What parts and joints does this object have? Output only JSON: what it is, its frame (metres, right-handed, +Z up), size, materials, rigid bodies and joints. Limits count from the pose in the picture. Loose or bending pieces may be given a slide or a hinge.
---
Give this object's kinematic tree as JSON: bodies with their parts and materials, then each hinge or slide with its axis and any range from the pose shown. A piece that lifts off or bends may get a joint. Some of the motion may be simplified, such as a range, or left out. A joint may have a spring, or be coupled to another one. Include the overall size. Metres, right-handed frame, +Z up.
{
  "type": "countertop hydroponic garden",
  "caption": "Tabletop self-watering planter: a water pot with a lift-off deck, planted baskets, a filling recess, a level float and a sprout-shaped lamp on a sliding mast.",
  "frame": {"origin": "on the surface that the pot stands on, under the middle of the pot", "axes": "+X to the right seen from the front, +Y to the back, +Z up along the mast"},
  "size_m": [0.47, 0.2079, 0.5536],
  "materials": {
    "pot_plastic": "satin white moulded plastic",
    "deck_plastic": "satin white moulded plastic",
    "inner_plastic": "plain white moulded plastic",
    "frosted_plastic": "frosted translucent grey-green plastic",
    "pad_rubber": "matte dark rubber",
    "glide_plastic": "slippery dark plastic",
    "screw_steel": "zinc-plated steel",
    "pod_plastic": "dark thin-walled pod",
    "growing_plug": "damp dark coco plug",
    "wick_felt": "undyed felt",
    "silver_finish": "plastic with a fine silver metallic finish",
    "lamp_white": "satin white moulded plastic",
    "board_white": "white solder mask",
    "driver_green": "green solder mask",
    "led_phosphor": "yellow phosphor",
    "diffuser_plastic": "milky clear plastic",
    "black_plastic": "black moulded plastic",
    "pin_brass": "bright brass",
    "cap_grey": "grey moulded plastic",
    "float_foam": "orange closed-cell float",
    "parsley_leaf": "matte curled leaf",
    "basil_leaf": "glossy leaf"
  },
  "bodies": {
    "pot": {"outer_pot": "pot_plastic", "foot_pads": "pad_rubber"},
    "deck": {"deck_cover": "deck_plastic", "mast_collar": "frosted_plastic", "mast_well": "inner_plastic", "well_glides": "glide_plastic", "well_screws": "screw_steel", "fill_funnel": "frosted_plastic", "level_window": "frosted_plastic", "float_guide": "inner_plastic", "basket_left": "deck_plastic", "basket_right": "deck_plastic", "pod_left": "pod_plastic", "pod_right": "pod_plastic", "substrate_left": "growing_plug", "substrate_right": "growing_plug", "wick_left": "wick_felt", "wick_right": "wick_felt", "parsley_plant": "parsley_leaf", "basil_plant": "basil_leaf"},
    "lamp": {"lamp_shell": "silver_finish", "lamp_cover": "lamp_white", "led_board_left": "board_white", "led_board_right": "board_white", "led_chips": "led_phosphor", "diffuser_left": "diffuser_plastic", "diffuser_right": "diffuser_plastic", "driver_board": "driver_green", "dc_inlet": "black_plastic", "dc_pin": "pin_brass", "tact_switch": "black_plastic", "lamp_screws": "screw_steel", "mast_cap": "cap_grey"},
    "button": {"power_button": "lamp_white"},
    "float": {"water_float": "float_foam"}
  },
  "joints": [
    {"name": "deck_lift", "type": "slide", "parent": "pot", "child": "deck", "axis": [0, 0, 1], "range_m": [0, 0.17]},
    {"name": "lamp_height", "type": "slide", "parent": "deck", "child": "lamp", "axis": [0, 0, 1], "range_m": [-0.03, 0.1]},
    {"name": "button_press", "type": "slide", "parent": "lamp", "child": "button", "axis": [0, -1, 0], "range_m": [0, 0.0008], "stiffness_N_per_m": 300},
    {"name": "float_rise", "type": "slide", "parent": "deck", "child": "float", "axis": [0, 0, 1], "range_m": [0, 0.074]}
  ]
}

*Work instructions:* Where a line of the data holds "frame", show that line.

*Result for this exercise:*
What parts and joints does this object have? Output only JSON: what it is, its frame (metres, right-handed, +Z up), size, materials, rigid bodies and joints. Limits count from the pose in the picture. Loose or bending pieces may be given a slide or a hinge.
Give this object's kinematic tree as JSON: bodies with their parts and materials, then each hinge or slide with its axis and any range from the pose shown. A piece that lifts off or bends may get a joint. Some of the motion may be simplified, such as a range, or left out. A joint may have a spring, or be coupled to another one. Include the overall size. Metres, right-handed frame, +Z up.
  "frame": {"origin": "on the surface that the pot stands on, under the middle of the pot", "axes": "+X to the right seen from the front, +Y to the back, +Z up along the mast"},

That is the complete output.